Views in Talloires

Thursday, May 31, 2018

How I learned of the MacJannet Realm: Guy Benveniste (Camp 1936, 1937, 1938; Elms)

Guy Benveniste 1938 right with his mother
on Lac d'Annecy and aunt and cousins. 
I was born in Paris into a large immigrant family that had fiercely adopted French culture and language. My mother was born in New York and my father in Salonica. My parents spoke French, my father did not know English. My mother attempted to teach me some English, I even had an English nurse for a year or so. My numerous cousins, aunts and uncles, all spoke French. I managed to speak and understand a little English. In 1936, my mother's sister moved to Paris and enrolled her two children at The Elms.


My aunt spoke English with them, they had been living in Prague and that was the first time I had English speaking cousins to play with. I was 9 at the time, attending the French Lycée. My aunt arranged with Mr. MacJannet to allow me to attend some classes and activities at The Elms on Thursdays and Sundays, when the French schools did not hold classes.

That summer, my cousins went to camp in Talloires, and I joined them. I went to camp in 1936, 37 and 38. I may have gone in 39 but the war started and I do not remember. I also went skiing with Mr. Foster and a MacJannet group in Caux and Font Romeu in 37 and 38. By then my English had improved. But I fear I taught more French to other campers or skiers than I learned English from them. Yet, I know I learned to sing "Our Indiana", the fight song of Indiana University. One of my camp counselors was a graduate.

In 1942, when my parents and I left France for Mexico, I was still flunking English in the French Lycée. But the MacJannet experience had changed my outlook. I had become aware of different cultural attitudes, of different ways of behaving and especially of American ways and styles. while in Portugal, I was quite able to learn to play spin the bottle with English and American kids, while waiting for our ship to leave Europe. By then, I was 15 years old.

In Mexico City, I attended the American School full time. Thanks to my experience with the MacJannets, I was able to transfer from the French program, directly into the American high school. I graduated in 1944, age 17, and was accepted at Harvard. By then, I was able to speak and write in English fluently.

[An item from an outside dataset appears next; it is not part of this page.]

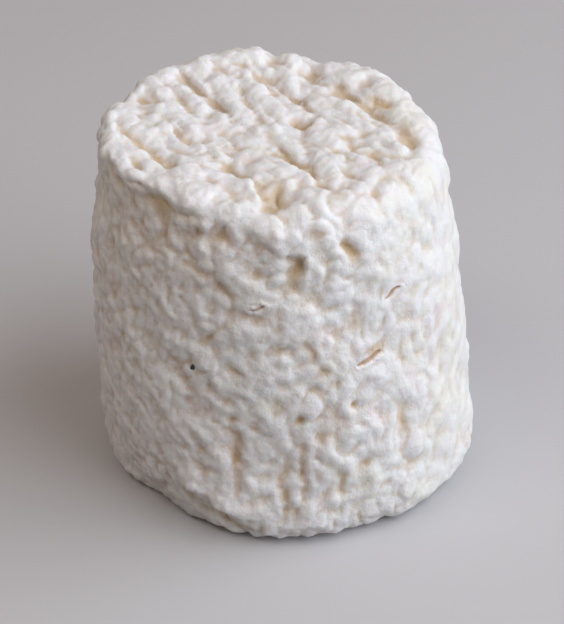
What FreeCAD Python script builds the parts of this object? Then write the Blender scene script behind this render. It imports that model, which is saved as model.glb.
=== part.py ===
"""A chabichou: a small soft goat's-milk cheese in the shape of a tapered drum.

The curd drains in a tall cup with sloping walls and is turned out, so the narrow end is up. While it
ripens the body leans and bellies a little, the skin folds into a lip round the top, long slanting
creases form across it, and the side puckers into blunt pebbles. The cheese is whole, so it is one solid.

Units are millimetres. +Z is up, the origin is the middle of the flat base, and angles are in degrees
from +X towards +Y. The front of the cheese faces -Y.
"""

import math
import os
import random

import FreeCAD
import Part

# Driving dimensions
BASE_RADIUS = 30.8
TOP_RADIUS = 26.9
HEIGHT = 57.3
BELLY = 1.2              # how far the side swells past a straight taper
LEAN_X = -3.6            # how far the top stands off the middle of the base
LEAN_Y = 2.2
TOP_SLOPE_Y = 0.045      # the top falls towards the front
DISH_DEPTH = 0.9         # the middle of the top, below its lip
NAVEL_RADIUS = 1.2       # the small level spot that closes the top

# The cage of poles that the skin hangs on
POLES_AROUND = 180
FOOT_ROWS = 6
SIDE_ROWS = 44
SHOULDER_ROWS = 8
TOP_ROWS = 26
DEGREE = 3

# Places on the rim: angle, half width in degrees, how far it stands out, how far it stands up
RIM_FEATURES = [
    (180, 16, -0.8, 0.3),    # pinched corner
    (156, 9, -1.9, -0.6),    # step behind that corner
    (104, 14, 0.8, 0.4),     # high back
    (87, 4, -0.5, -1.0),     # notch in the back
    (71, 5, -1.0, -1.0),     # dip beside it
    (48, 14, 0.2, 0.0),      # full back right
    (18, 18, -1.2, -0.5),    # slack right
    (-20, 18, 0.2, -0.8),    # low front right
    (-130, 16, -0.9, 0.4),   # drawn in at the front left
]
# The puckered skin: rounded swellings that part along sharp creases
PUCKER_WAVES = 26        # slow waves that cross to make the swellings
PUCKER_LENGTH = 7.6      # twice the usual width of a swelling
PUCKER_SPREAD = 0.35     # how far the waves' lengths differ, as a share
PUCKER_SEED = 14
SIDE_HEIGHT = 0.7       # how far a swelling stands over its creases
TOP_HEIGHT = 0.95
FOLD_WAY = -59           # the way that the long swellings of the top run, and how drawn out they are
FOLD_STRETCH = 2.1
# Single deep creases across the top: x and y of both ends, half width, depth
TOP_CREASES = [
    (-27.5, 3.5, -18.5, -9.5, 1.2, 1.0),     # inside the pinched lip
    (-18.5, 19.0, -10.5, 7.5, 1.0, 0.8),     # long, at the back left
    (-24.0, 9.5, -15.0, -2.5, 1.1, 0.5),
    (-4.5, -1.0, 4.5, -13.5, 1.0, 0.9),      # the longest, down the middle
    (-10.0, -8.5, -5.0, -15.5, 1.1, 0.7),
    (-5.0, -15.5, -3.5, -22.5, 1.2, 0.8),    # runs on over the front
    (2.5, 20.5, 13.5, 7.5, 1.3, 0.9),        # inside the right lip
    (13.5, 7.5, 18.0, -2.0, 1.5, 0.8),
    (8.5, -0.5, 13.5, -8.5, 1.1, 0.6),
    (-3.5, 19.0, 3.0, 9.0, 1.0, 0.6),
]
# Broad swells and hollows of the side: angle and height of the middle, half width, half height, depth
SIDE_FOLDS = [
    (-161, 45.0, 6, 3.2, 1.3),       # knob at the left
    (-140, 50.0, 32, 3.4, -1.0),     # hollow under the pinched lip
    (-119, 10.0, 6, 1.9, 0.8),       # roll above the foot, high end
    (-109, 7.5, 9, 1.9, 1.1),        # and low end
    (-133, 0.0, 20, 7.0, -2.7),      # base drawn in at the front left
    (-158, 1.5, 6, 2.5, 0.6),        # corner beside it
    (-88, 51.5, 4, 4.0, 0.8),        # fold running down from the top
    (0, 24.0, 26, 16.0, -1.1),       # flat right
    (-72, 0.0, 14, 5.0, -0.7),
    (188, 48.0, 24, 10.0, -0.5),     # flat left
    (100, 32.0, 24, 10.0, -0.5),
    (150, 20.0, 18, 8.0, 0.4),
]
# Pits and upright creases of the side, in the same terms
SIDE_HOLLOWS = [
    (-83, 48.0, 2.2, 1.9, -1.0),     # pit beside the fold
    (-66, 50.5, 2.2, 1.7, -0.8),
    (-73, 36.0, 4.0, 1.6, -0.8),
    (-53, 19.0, 2.0, 3.2, -0.8),
    (-90.5, 12.0, 1.9, 7.5, -0.7),   # the long upright crease over the foot
    (-104, 16.0, 1.9, 7.0, -0.7),
    (-83.5, 13.0, 1.9, 5.0, -0.5),
    (-97, 9.0, 1.9, 4.0, -0.4),
    (-68, 12.5, 1.9, 4.0, -0.6),
    (-60, 9.0, 1.9, 4.0, -0.4),
]

# Slow ripples that keep every side uneven: waves round the cheese, waves up it, phase, height
RIPPLES = [
    (3, 0.7, 40, 0.22),
    (5, 1.6, 200, 0.18),
    (9, 3.1, 95, 0.14),
    (14, 5.2, 310, 0.10),
]


def turned(angle, middle):
    """The angle past middle, in degrees from -180 to 180."""
    return (angle - middle + 180) % 360 - 180


def hump(distance, half_width):
    """A smooth hump, 1 in its middle and near 0 at twice its half width."""
    return math.exp(-((distance / half_width) ** 2))


def crossing_waves():
    """Slow waves that run every way: how fast each turns along x, y and z, and where it starts."""
    dice = random.Random(PUCKER_SEED)
    waves = []
    for _ in range(PUCKER_WAVES):
        rise = dice.uniform(-1, 1)
        turn = dice.uniform(0, 2 * math.pi)
        rate = 2 * math.pi / (PUCKER_LENGTH * dice.uniform(1 - PUCKER_SPREAD, 1 + PUCKER_SPREAD))
        level = math.sqrt(1 - rise * rise)
        waves.append((rate * level * math.cos(turn), rate * level * math.sin(turn), rate * rise,
                      dice.uniform(0, 2 * math.pi)))
    return waves


def puckers(x, y, z):
    """The skin's swellings at a point, from 0 in a crease to 1 on the fullest of them."""
    height = sum(math.cos(rate_x * x + rate_y * y + rate_z * z + start) for rate_x, rate_y, rate_z, start in WAVES)
    return math.tanh(1.1 * abs(height) / math.sqrt(PUCKER_WAVES / 2))


def rim_shift(angle):
    """How far the rim stands out, and up, at an angle."""
    out = up = 0.0
    for middle, half_width, stands_out, stands_up in RIM_FEATURES:
        share = hump(turned(angle, middle), half_width)
        out += share * stands_out
        up += share * stands_up
    return out, up


def pinch(angle):
    """1 where the lip is folded sharp, at the left, falling to 0 at the right."""
    return hump(turned(angle, -165), 62)


def shoulder_radius(angle):
    """The rounding between side and top: tight at the pinched lip, soft on the right."""
    return 4.9 - 2.8 * pinch(angle)


def top_relief(x, y):
    """The height of the long swellings over the top, less its deep creases."""
    way = math.radians(FOLD_WAY)
    along = x * math.cos(way) + y * math.sin(way)
    across = y * math.cos(way) - x * math.sin(way)
    relief = TOP_HEIGHT * (puckers(across, along / FOLD_STRETCH, HEIGHT) - 0.6)
    for x0, y0, x1, y1, half_width, deepest in TOP_CREASES:
        along_x, along_y = x1 - x0, y1 - y0
        share = ((x - x0) * along_x + (y - y0) * along_y) / (along_x**2 + along_y**2)
        share = min(1.0, max(0.0, share))
        away = math.hypot(x - x0 - share * along_x, y - y0 - share * along_y)
        relief -= deepest * hump(away, half_width)
    return relief


def pebbles(angle, height):
    """The height of the pebbled skin on the side."""
    point = on_skin(angle, BASE_RADIUS, height)
    return SIDE_HEIGHT * (puckers(point.x, point.y, point.z) - 0.6)


def side_radius(angle, height):
    """The radius of the side, about the leaning middle line."""
    share = height / HEIGHT
    radius = BASE_RADIUS + (TOP_RADIUS - BASE_RADIUS) * share + 4 * BELLY * share * (1 - share)
    radius += rim_shift(angle)[0] * share**3
    for middle, level, half_width, half_height, outward in SIDE_FOLDS + SIDE_HOLLOWS:
        radius += outward * hump(turned(angle, middle), half_width) * hump(height - level, half_height)
    for around, upward, phase, size in RIPPLES:
        radius += size * math.sin(math.radians(around * angle + phase) + 2 * math.pi * upward * share)
    return radius


def foot_radius(angle):
    """The rounding between side and base: sharper at the front left."""
    return 4.4 - 2.0 * hump(turned(angle, -140), 22)


def on_skin(angle, radius, height):
    """A point of the skin from its angle, its radius about the leaning middle line, and its height."""
    lean = max(0.0, height) / HEIGHT
    turn = math.radians(angle)
    x = radius * math.cos(turn) + LEAN_X * lean
    y = radius * math.sin(turn) + LEAN_Y * lean
    return FreeCAD.Vector(x, y, height)


def column(angle):
    """The poles of one upright section: round the foot, up the side, over the lip and in to the navel."""
    poles = []
    foot = foot_radius(angle)
    foot_middle = side_radius(angle, foot) - foot
    for row in range(FOOT_ROWS):
        turn = math.radians(-90 + 90 * row / FOOT_ROWS)
        poles.append(on_skin(angle, foot_middle + foot * math.cos(turn), foot + foot * math.sin(turn)))

    shoulder = shoulder_radius(angle)
    out, up = rim_shift(angle)
    crest_radius = TOP_RADIUS + out - shoulder
    crest = HEIGHT + up + 0.7 * pinch(angle) + TOP_SLOPE_Y * crest_radius * math.sin(math.radians(angle))
    side_top = crest - shoulder
    for row in range(SIDE_ROWS):
        height = foot + (side_top - foot) * row / SIDE_ROWS
        swell = min(1.0, row / 3) * pebbles(angle, height)
        poles.append(on_skin(angle, side_radius(angle, height) + swell, height))

    middle = side_radius(angle, side_top) - shoulder
    for row in range(SHOULDER_ROWS):
        tilt = math.radians(90 * row / SHOULDER_ROWS)
        swell = math.cos(tilt) * pebbles(angle, side_top)
        point = on_skin(angle, middle + (shoulder + swell) * math.cos(tilt), side_top + shoulder * math.sin(tilt))
        point.z += math.sin(tilt) * top_relief(point.x, point.y)
        poles.append(point)

    dish_floor = HEIGHT - DISH_DEPTH
    for row in range(TOP_ROWS + 1):
        share = row / TOP_ROWS
        radius = middle + (NAVEL_RADIUS - middle) * share
        level = crest + (dish_floor - crest) * (1 - (1 - share) ** 2.2)
        point = on_skin(angle, radius, level)
        point.z += (1 - hump(1 - share, 0.15)) * top_relief(point.x, point.y)
        if row >= TOP_ROWS - 1:
            point.z = dish_floor
        poles.append(point)
    return poles


def skin_surface():
    """The whole skin but its base and navel, as one surface that closes on itself round the cheese."""
    step = 360 / POLES_AROUND
    cage = [column(step * number) for number in range(POLES_AROUND)]
    spans = len(cage[0]) - DEGREE
    surface = Part.BSplineSurface()
    surface.buildFromPolesMultsKnots(
        cage,
        [1] * (POLES_AROUND + 1),
        [DEGREE + 1] + [1] * (spans - 1) + [DEGREE + 1],
        list(range(POLES_AROUND + 1)),
        list(range(spans + 1)),
        True,
        False,
        DEGREE,
        DEGREE,
    )
    return surface


def cheese():
    """The skin closed by its flat base and navel into one solid."""
    skin = Part.Face(skin_surface())
    rims = [edge for edge in skin.Edges if edge.isClosed() and not edge.isSeam(skin)]
    ends = [Part.Face(Part.Wire([edge])) for edge in rims]
    shell = Part.makeShell([skin] + ends)
    shell.sewShape()
    solid = Part.makeSolid(shell)
    if solid.Volume < 0:
        solid.reverse()
    return solid


os.makedirs("parts", exist_ok=True)
WAVES = crossing_waves()
body = cheese()
body.exportStep("parts/cheese.step")
box = body.BoundBox
print(f"cheese: valid {body.isValid()}, {body.Volume / 1000:.1f} cm3, "
      f"x {box.XMin:.2f} to {box.XMax:.2f}, y {box.YMin:.2f} to {box.YMax:.2f}, z {box.ZMin:.2f} to {box.ZMax:.2f}")
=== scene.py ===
"""A chabichou dressed: the wrinkled rind of a small ripened goat's-milk cheese.

The cheese is one piece, so the dressed cheese is one skin that takes the place of the solid one. It
stands on its wide end and its front faces -Y. Blender works in metres, and the shapes of the rind are
worked out in millimetres.
"""

import math

import bpy
import numpy as np
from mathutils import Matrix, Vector


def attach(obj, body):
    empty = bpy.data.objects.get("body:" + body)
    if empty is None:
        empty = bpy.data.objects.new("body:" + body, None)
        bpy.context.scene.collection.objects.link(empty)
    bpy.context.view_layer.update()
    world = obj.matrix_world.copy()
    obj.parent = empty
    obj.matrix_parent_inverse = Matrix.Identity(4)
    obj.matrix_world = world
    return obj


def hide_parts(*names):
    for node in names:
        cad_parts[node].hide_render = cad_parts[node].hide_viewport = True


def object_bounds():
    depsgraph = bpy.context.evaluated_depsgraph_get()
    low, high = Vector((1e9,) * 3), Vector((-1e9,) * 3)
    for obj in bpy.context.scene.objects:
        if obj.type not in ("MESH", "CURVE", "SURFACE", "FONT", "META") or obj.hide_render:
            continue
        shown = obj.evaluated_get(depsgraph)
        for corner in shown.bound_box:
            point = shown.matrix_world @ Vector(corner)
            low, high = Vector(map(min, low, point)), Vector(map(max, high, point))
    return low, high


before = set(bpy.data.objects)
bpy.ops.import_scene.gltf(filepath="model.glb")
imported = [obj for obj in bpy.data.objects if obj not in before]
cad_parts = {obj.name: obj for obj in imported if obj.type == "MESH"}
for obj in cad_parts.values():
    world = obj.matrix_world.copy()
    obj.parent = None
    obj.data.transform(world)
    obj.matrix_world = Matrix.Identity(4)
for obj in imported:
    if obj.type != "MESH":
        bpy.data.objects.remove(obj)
cad_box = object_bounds()
MM = 0.001


# ---------------------------------------------------------------- the camera
# A long lens looks down on the front of the cheese from about 31 cm away, five times its width, so the
# drum tapers only slightly towards its foot. It aims just left of the middle and below it.

AIM = Vector((-1.55, 0.0, 28.5)) * MM
LOOK_DOWN = math.radians(32.8)
CAMERA_DISTANCE = 313.5 * MM
CAMERA_DROP = 3.7 * MM           # moves the view down in its own plane, so the cheese sits high
LENS = 111.9

backwards = Vector((0, -math.cos(LOOK_DOWN), math.sin(LOOK_DOWN)))
view_up = Vector((0, math.sin(LOOK_DOWN), math.cos(LOOK_DOWN)))
bpy.ops.object.select_all(action="DESELECT")
bpy.ops.object.camera_add(
    location=AIM + backwards * CAMERA_DISTANCE - view_up * CAMERA_DROP,
    rotation=(math.pi / 2 - LOOK_DOWN, 0, 0),
)
camera = bpy.context.object
camera.data.lens = LENS
camera.data.sensor_width = 36
camera.data.clip_start = 0.01
bpy.context.scene.camera = camera


# ---------------------------------------------------------------- floor and light
# A pale studio table, and a broad soft lamp to the right and a little in front, which leaves the left
# of the cheese in gentle shade. A small warm lamp high on the left and a dim, warm room fill it.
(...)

Harvard was another cultural adaptation. I arrived there in 1945 due to a visa delay. Harvard was a University in a country at war. Again, I had to adapt. Not only to the food, but to Irish Boston, and to speaking English practically, continually. More importantly, I had to adapt to being, for the first time, away from home as other students were, but in a different country with different customs.
Once again the MacJannets came to the rescue. They were at Tufts, conveniently, just north of Cambridge. They invited me to garden parties where I met new friends. In fact I started dating a young woman student at Tufts, they introduced me to.

I graduated in 1948 (with Bobby Kennedy) and went on to have a complex international career that began in engineering in Mexico. I helped begin an International program at the Stanford Research Institute in 1954, served in Cultural Affairs at the State Department in the Kennedy administration,  went to Afghanistan in 1962 for the World Bank, and joined UNESCO in Paris in 1963. I obtained a PhD from Stanford in 1968 and became a member of the Berkeley faculty during the student turmoil of that year.

Looking back, I have to recognize the need for preparation in acculturation. That ability, including the languages, enabled me to have a career and a life experience, I never would have dreamed of, when I first attended The Elms in 1936. That is what the MacJannets did. They gave PhD's in acculturation. They taught me to adapt. Mr MacJannet was always the kind one. Mrs MacJannet kept things in order.

In our interconnected word of today, understanding and being able to deal effectively with other cultures, acquires far more importance. This is why the work of the MacJannet Foundation has so much more significance today than it had, even in 1936. This why more PhD's in acculturation are an essential  necessity.

Guy Benveniste. Professor Emeritus, University of California, Berkeley May 2018.